AIM
Wherever the word "from" appears in a line, extract that line.

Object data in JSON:

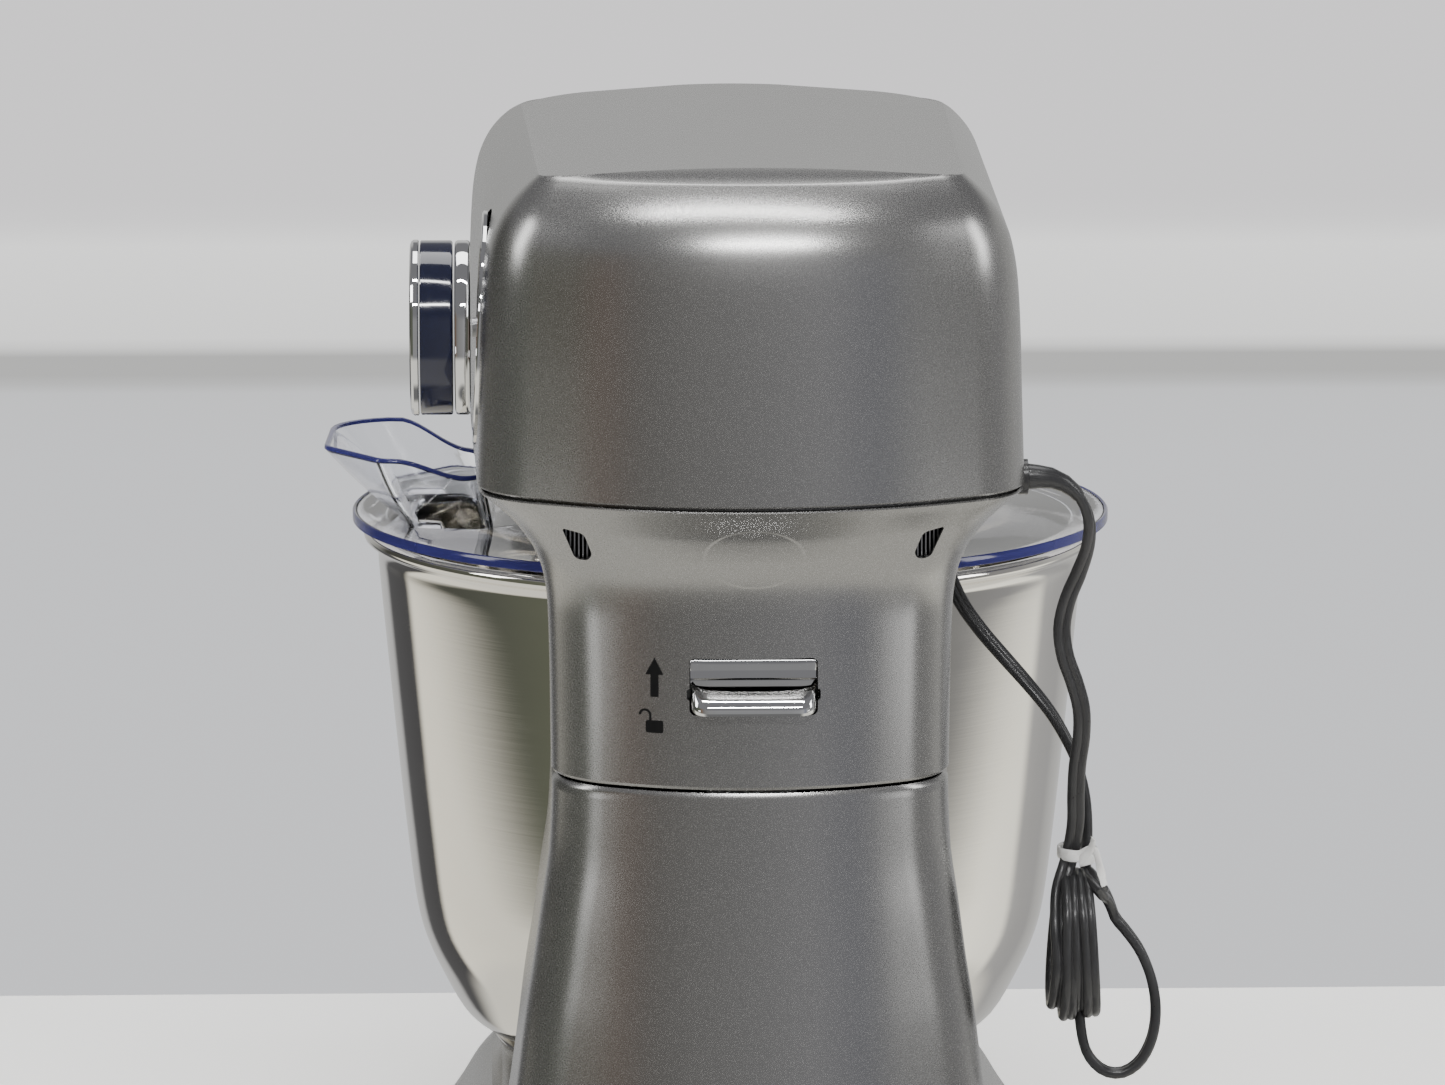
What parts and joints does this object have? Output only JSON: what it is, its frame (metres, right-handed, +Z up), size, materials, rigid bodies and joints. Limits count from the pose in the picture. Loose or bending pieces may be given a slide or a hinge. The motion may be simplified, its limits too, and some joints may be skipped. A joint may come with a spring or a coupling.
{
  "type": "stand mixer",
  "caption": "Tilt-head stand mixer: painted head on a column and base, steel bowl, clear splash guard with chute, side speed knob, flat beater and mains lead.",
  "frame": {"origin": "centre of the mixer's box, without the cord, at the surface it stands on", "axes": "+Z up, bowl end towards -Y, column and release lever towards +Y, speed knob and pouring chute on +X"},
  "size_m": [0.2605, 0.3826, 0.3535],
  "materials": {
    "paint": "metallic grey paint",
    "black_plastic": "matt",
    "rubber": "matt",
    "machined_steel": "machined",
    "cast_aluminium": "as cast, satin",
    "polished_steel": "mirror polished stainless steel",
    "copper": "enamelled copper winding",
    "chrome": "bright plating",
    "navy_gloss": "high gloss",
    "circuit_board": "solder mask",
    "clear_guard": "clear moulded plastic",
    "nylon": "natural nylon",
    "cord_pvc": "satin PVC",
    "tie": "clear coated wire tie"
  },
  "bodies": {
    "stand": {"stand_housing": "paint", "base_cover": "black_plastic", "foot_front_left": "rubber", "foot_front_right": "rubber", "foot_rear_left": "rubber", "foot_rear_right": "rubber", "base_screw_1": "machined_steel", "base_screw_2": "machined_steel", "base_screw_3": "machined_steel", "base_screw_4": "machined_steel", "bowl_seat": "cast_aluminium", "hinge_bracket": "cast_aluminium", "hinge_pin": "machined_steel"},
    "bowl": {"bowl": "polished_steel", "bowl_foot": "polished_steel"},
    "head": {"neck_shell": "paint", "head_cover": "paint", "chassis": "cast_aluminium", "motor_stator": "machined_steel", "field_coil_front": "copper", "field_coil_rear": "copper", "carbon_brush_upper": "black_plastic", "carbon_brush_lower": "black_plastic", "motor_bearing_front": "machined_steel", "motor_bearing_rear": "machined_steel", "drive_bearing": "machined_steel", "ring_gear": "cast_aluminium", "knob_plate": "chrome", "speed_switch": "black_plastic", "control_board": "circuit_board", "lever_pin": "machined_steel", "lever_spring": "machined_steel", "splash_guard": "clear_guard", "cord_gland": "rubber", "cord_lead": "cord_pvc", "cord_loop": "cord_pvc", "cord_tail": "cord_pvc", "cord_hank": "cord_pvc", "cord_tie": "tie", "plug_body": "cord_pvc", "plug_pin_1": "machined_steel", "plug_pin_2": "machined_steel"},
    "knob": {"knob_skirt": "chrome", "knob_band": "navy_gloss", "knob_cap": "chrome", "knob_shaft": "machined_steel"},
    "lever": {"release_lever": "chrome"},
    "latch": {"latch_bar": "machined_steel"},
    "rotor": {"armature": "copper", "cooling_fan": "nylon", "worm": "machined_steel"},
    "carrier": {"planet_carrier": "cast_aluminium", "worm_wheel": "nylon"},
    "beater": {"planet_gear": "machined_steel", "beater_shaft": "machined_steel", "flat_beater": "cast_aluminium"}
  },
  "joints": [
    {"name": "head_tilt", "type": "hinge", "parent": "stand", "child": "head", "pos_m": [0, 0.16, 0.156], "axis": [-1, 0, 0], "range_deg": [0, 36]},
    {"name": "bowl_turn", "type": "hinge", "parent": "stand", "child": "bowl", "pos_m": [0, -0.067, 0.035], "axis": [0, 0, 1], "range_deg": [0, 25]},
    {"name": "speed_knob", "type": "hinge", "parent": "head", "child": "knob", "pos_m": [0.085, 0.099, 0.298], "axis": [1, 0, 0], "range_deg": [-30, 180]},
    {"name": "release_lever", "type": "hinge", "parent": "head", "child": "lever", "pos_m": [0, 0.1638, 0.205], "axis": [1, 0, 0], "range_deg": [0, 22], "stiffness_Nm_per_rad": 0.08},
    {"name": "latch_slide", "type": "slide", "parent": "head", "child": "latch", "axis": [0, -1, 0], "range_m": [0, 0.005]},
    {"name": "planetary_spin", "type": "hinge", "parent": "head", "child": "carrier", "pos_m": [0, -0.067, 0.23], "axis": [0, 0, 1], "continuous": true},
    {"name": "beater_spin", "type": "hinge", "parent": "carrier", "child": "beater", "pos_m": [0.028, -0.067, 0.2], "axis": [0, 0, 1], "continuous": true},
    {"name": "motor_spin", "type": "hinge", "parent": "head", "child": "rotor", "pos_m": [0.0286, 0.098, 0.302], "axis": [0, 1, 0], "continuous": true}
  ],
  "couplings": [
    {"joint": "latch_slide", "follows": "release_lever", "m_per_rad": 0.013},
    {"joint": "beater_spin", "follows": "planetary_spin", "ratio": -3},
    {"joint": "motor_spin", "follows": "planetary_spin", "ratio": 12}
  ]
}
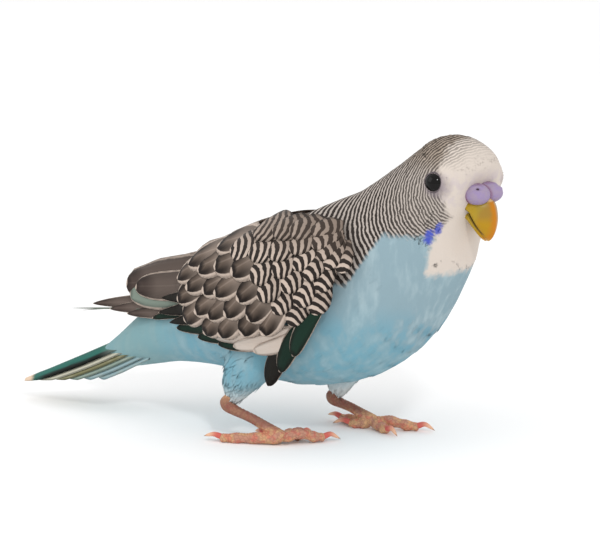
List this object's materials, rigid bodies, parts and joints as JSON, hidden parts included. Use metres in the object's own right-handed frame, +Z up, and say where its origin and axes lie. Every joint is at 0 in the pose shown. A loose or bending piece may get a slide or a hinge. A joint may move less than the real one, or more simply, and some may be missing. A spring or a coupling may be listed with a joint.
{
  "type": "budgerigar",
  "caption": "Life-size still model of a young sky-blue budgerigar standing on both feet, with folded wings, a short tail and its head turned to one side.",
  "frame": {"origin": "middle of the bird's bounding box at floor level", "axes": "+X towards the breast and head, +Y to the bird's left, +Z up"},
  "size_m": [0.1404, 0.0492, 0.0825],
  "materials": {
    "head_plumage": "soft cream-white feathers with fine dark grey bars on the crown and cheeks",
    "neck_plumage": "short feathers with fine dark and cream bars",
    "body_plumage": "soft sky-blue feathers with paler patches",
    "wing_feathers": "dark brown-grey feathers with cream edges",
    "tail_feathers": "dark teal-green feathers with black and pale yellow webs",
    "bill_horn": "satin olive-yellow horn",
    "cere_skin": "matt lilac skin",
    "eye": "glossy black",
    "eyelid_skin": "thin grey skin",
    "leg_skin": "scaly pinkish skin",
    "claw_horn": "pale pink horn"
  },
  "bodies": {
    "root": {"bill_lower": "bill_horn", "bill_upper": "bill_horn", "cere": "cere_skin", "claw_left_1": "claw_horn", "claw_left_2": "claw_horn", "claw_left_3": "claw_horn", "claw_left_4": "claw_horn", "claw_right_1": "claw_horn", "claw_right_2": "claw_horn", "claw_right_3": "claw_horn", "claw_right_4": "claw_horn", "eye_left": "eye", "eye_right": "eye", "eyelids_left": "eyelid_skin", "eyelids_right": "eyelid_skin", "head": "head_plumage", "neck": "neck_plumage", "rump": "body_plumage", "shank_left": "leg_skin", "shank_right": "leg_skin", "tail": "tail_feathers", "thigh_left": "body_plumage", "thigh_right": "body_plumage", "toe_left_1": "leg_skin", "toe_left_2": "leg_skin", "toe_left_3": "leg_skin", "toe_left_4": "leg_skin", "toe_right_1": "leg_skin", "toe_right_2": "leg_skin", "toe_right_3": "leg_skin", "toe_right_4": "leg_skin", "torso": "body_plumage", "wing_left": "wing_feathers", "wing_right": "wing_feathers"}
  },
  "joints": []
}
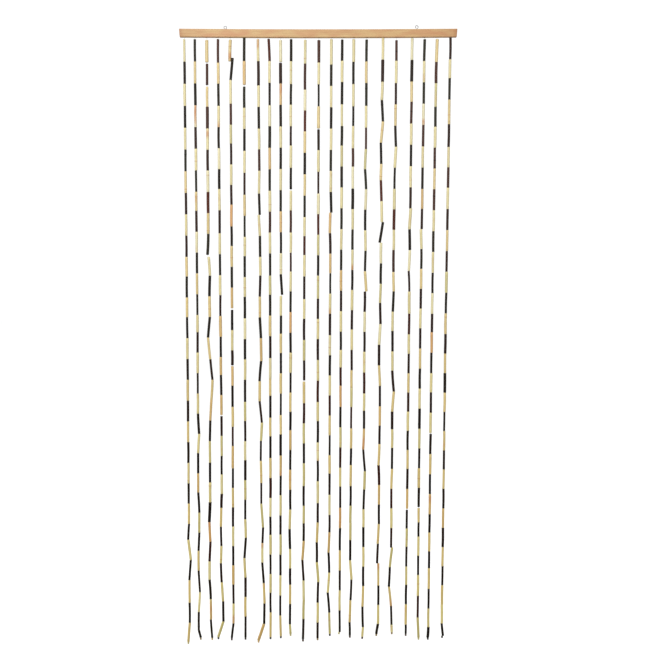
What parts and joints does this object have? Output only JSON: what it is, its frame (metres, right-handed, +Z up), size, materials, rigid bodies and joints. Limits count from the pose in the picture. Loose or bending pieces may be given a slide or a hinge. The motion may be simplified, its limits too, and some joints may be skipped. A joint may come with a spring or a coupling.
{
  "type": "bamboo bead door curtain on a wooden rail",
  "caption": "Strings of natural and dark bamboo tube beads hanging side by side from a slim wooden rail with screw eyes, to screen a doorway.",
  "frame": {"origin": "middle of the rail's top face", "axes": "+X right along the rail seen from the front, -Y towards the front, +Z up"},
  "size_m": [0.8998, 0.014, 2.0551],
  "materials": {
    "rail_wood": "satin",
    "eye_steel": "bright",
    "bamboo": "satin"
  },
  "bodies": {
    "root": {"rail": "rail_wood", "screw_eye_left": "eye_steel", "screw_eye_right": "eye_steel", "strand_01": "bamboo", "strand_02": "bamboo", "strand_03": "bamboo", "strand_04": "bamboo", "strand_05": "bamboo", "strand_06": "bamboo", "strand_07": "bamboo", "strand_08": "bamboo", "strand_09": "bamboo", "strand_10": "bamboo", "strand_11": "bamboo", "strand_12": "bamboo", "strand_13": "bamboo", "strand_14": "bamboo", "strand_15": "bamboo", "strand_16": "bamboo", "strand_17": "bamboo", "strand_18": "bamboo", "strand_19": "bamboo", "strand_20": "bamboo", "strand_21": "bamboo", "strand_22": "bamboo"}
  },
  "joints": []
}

FULL OUTPUT
What parts and joints does this object have? Output only JSON: what it is, its frame (metres, right-handed, +Z up), size, materials, rigid bodies and joints. Limits count from the pose in the picture. Loose or bending pieces may be given a slide or a hinge. The motion may be simplified, its limits too, and some joints may be skipped. A joint may come with a spring or a coupling.
What parts and joints does this object have? Output only JSON: what it is, its frame (metres, right-handed, +Z up), size, materials, rigid bodies and joints. Limits count from the pose in the picture. Loose or bending pieces may be given a slide or a hinge. The motion may be simplified, its limits too, and some joints may be skipped. A joint may come with a spring or a coupling.
  "caption": "Strings of natural and dark bamboo tube beads hanging side by side from a slim wooden rail with screw eyes, to screen a doorway.",
  "frame": {"origin": "middle of the rail's top face", "axes": "+X right along the rail seen from the front, -Y towards the front, +Z up"},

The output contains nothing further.